# Hello From Me



## Nicholas Cooke (Oct 3, 2010)

Good day to all,

My name is Nicholas "Nick" Cooke and I am the sitting master of The Cedars Lodge No1041 under the charter of the United Grand Lodge of New South Wales and Australian Capital Territory (wow thats long when you have to type the whole word).

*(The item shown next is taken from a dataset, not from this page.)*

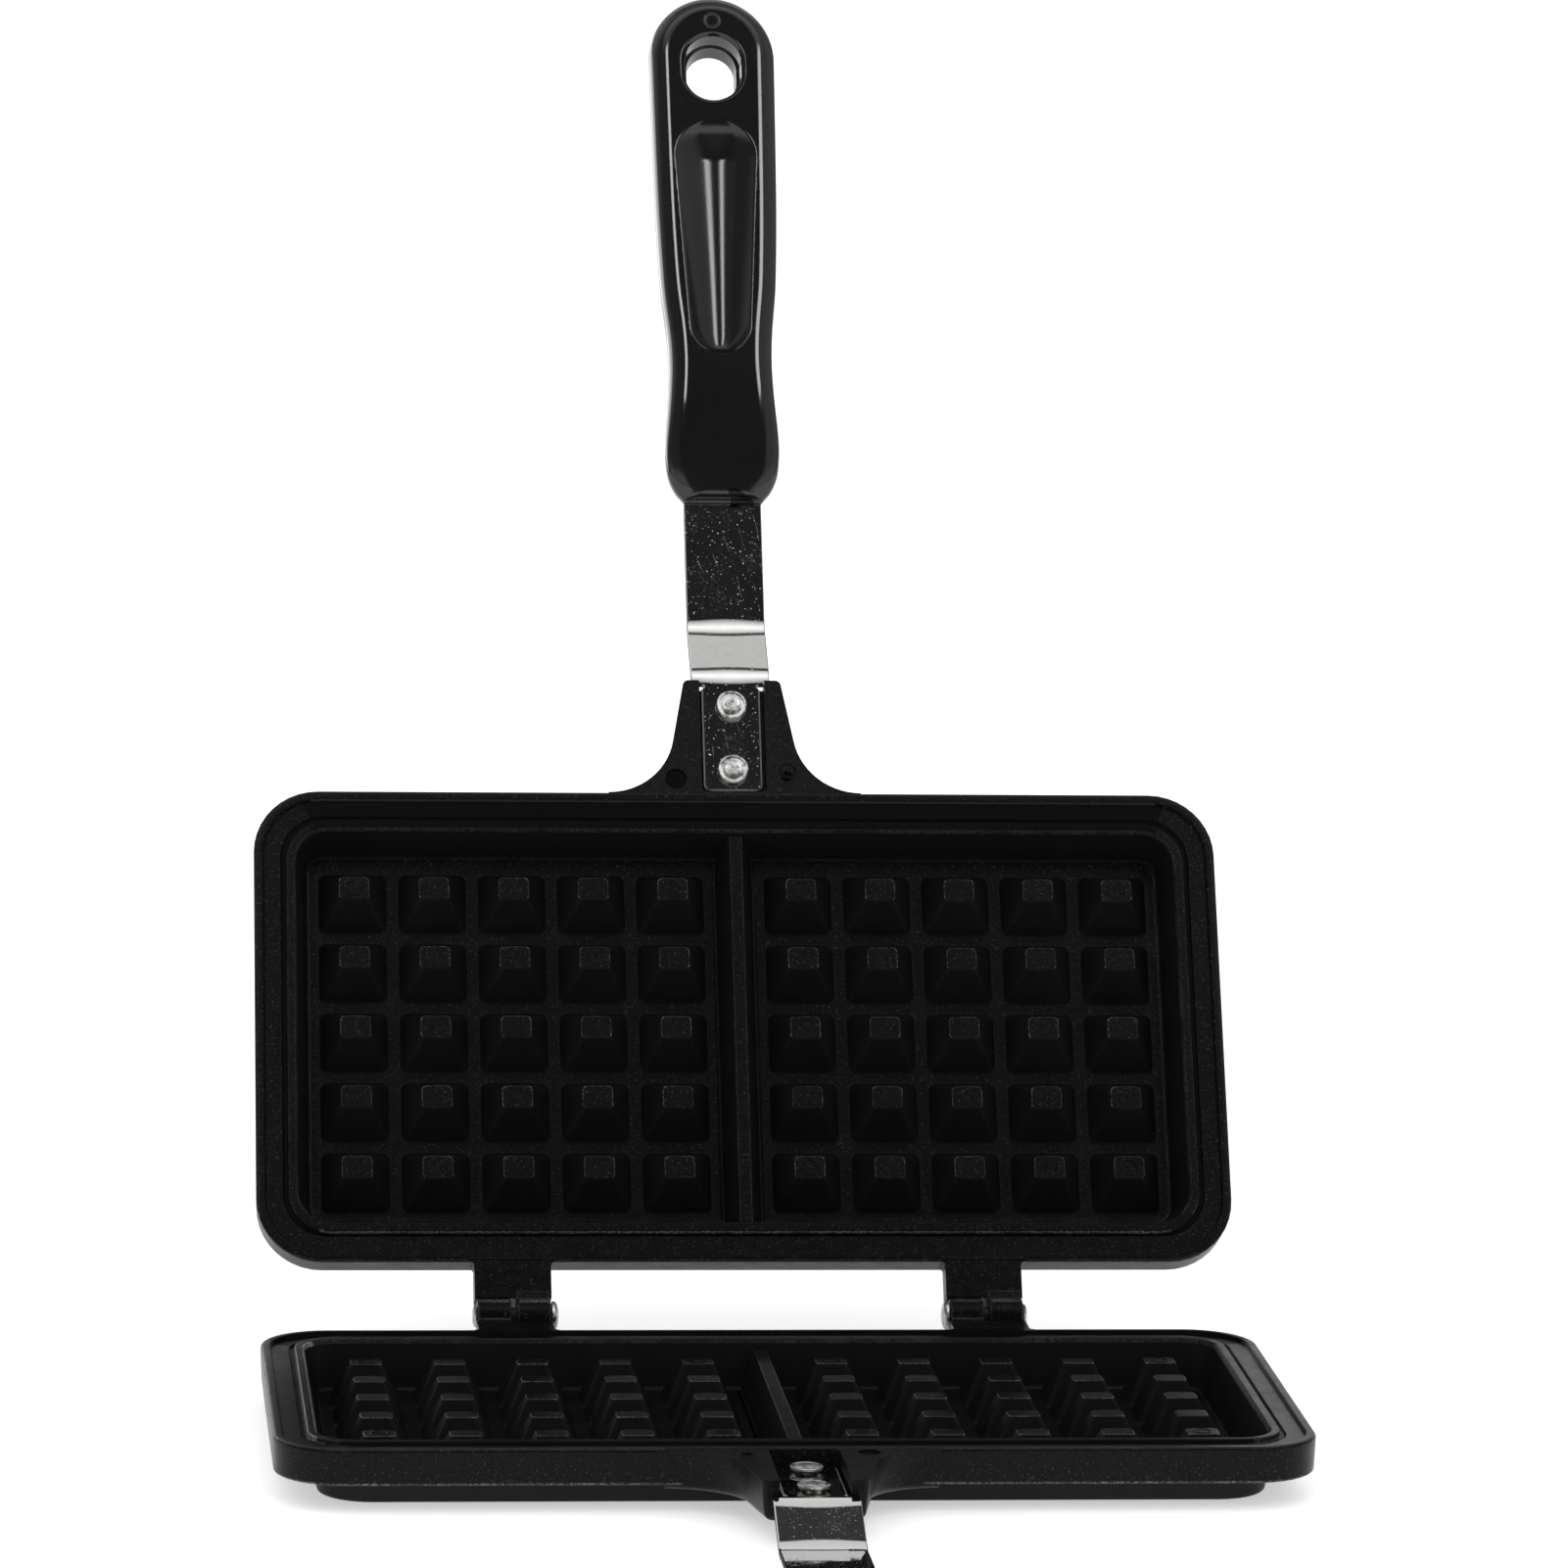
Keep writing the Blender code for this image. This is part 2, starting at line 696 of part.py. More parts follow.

Feel free to send emails we have a strong lodge and you can catch up with us at www.thecedarslodge.com.au to see what we are up to,

KFR

Nick Cooke (aka the cookeymonster):SNC:


----------



## Bro. Brad Marrs (Oct 3, 2010)

Welcome Bro. Nick. I like how you have organized your site, especially the education section. Very nice!


----------



## Traveling Man (Oct 3, 2010)

Greetings Mate! Enjoy your stay. Love your Masonic Centers down there, nice concept.


----------



## MacFie (Oct 3, 2010)

Welcome mate!


----------



## Bro. Stewart P.M. (Oct 4, 2010)

Welcome Nick!


----------



## peace out (Oct 4, 2010)

Howdy


----------



## Dave in Waco (Oct 4, 2010)

Welcome Bro. Nick!!


----------



## Bro.BruceBenjamin (Oct 5, 2010)

Welcome brother nick


----------